In light of this explicit statement, petitioner’s claim to a property interest in his public employment entitling him to a fair hearing before termination may be sustained only if a distinction might properly be made with regard to the terminable-at-will rule between private employment and public employment.
As a matter of first impression, there might be something to be said in favor of such a distinction. The court’s opinion in Murphy (supra, p 301) noted the trend that has emerged in the courts of other states “to temper what is perceived as the unfairness of the traditional rule”. The court declined the invitation to adopt “the emerging view”, expressing the opinion that such a significant change was best left to the Legislature. The opinion noted (supra, p 302) that “the multifarious types of employment and the various circumstances of discharge” made it more appropriate for any tempering of the established rule to be “accomplished through a principled statutory scheme, adopted after opportunity for public ventilation, rather than in consequence of judicial resolution of the partisan arguments of individual adversarial litigants.” Moreover, the court also noted (supra, p 302) that changes in rights and obligations under relationships established in reliance on existing legal principles might preferably “be given prospective effect only, or at least so the Legislature might conclude.”

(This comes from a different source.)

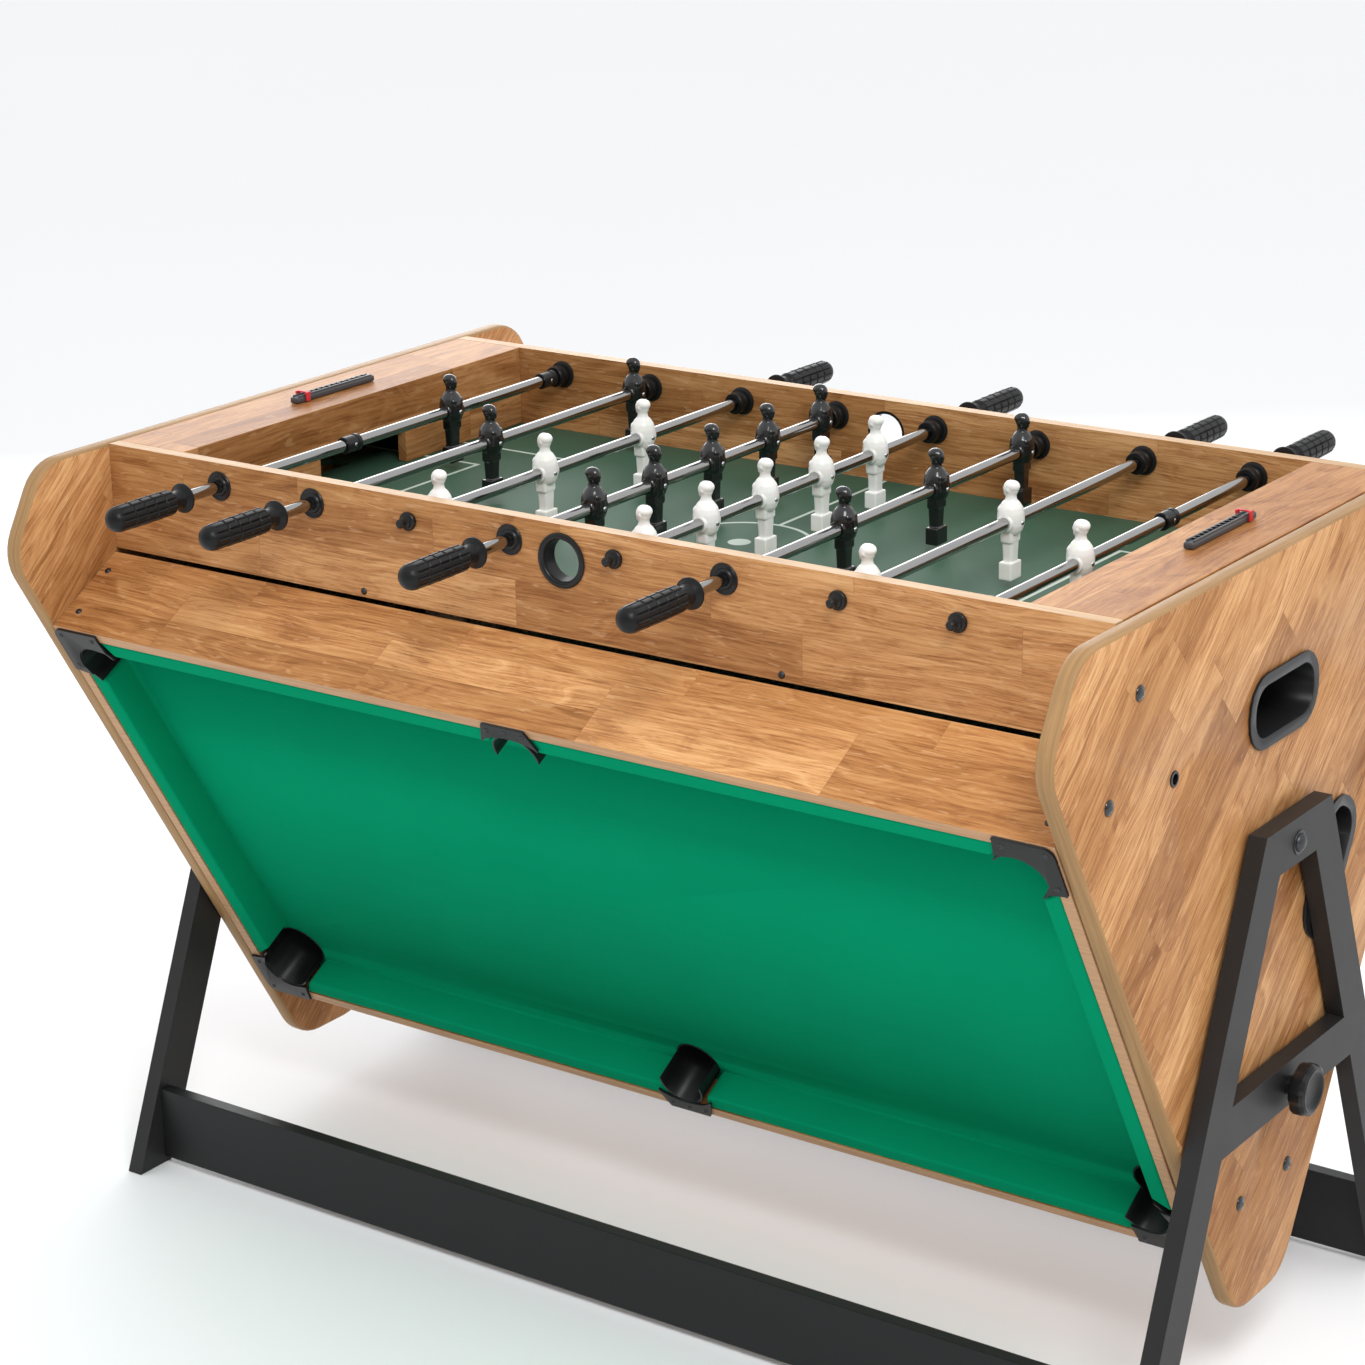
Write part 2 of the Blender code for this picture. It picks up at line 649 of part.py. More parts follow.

Arguably the considerations which led the Court of Appeals in Murphy (58 NY2d 293, supra) to prefer the legislative route to change in this area are less compelling *447with regard to exempt permanent public employees who have been employed for a number of years under circumstances in which there is a reasonable expectation, indeed “mutually explicit understandings”, that the employment will not be terminated except for cause. But we are unable to perceive any suggestion of support for such a distinction in any of the authorities that have previously addressed the issue presented.
However, as apparently construed by Special Term, in our opinion correctly, the petition may also be reasonably interpreted as alleging that petitioner’s dismissal was arbitrary, capricious and in bad faith. Wholly without regard to the existence of a property interest entitling a public employee to a pretermination hearing, it has been the consistent rule in this State that a public employee may not be dismissed for such reasons. (Matter of Talamo v Murphy, 38 NY2d 637, 639; Tuller v Central School Dist. No. 1 of Towns of Conklin, Binghamton, Kirkwood & Vestal, 40 NY2d 487, 495; Matter of Anonymous v Codd, 40 NY2d 860; Matter of Matsa v Wallach, 42 AD2d 1004,1005, affd 34 NY2d 891; Matter of Ramos v Department of Mental Hygiene of State of N. Y., 34 AD2d 925.) Circumstances are clearly alleged in the petition and the accompanying exhibits that are legally sufficient to present such an issue. Among other such circumstances, we note that petitioner’s dismissal followed a detailed defense of his actions which placed the responsibility for the failed experiment on his superiors, that one of the superiors so criticized was involved in the decision to dismiss petitioner, and that the decision to dismiss him followed within two days an earlier decision to restore him to his prior status as chemist without any apparent intervening event to explain the changed determination. In substance, the so far uncontradicted allegations of the petition, supported by the annexed exhibits, pointedly present the issue as to whether petitioner was dismissed because he chose not to accept quietly blame for a failed experiment that was more properly attributable to his superiors, including one who was actively involved in the proceedings that led to petitioner’s dismissal.
*448Considered as a whole, the petition presents a claim that petitioner’s termination was arbitrary, capricious and in bad faith sufficient to sustain denial of the motion to dismiss.
Accordingly, the order of the Supreme Court, New York County (Ostrau, J.), entered January 19, 1982, which denied appellant’s motion to dismiss this CPLR article 78 proceeding seeking petitioner’s reinstatement as an employee of the Manhattan and Bronx Surface Transit Operating Authority, and related relief, and directed an immediate trial, should be modified on the law, without costs, to the extent of striking the direction for an immediate trial, and permitting the filing of an answer within 10 days after service of an order with notice of entry, dismissing the petition with regard to the New York City Transit Authority, and otherwise affirmed.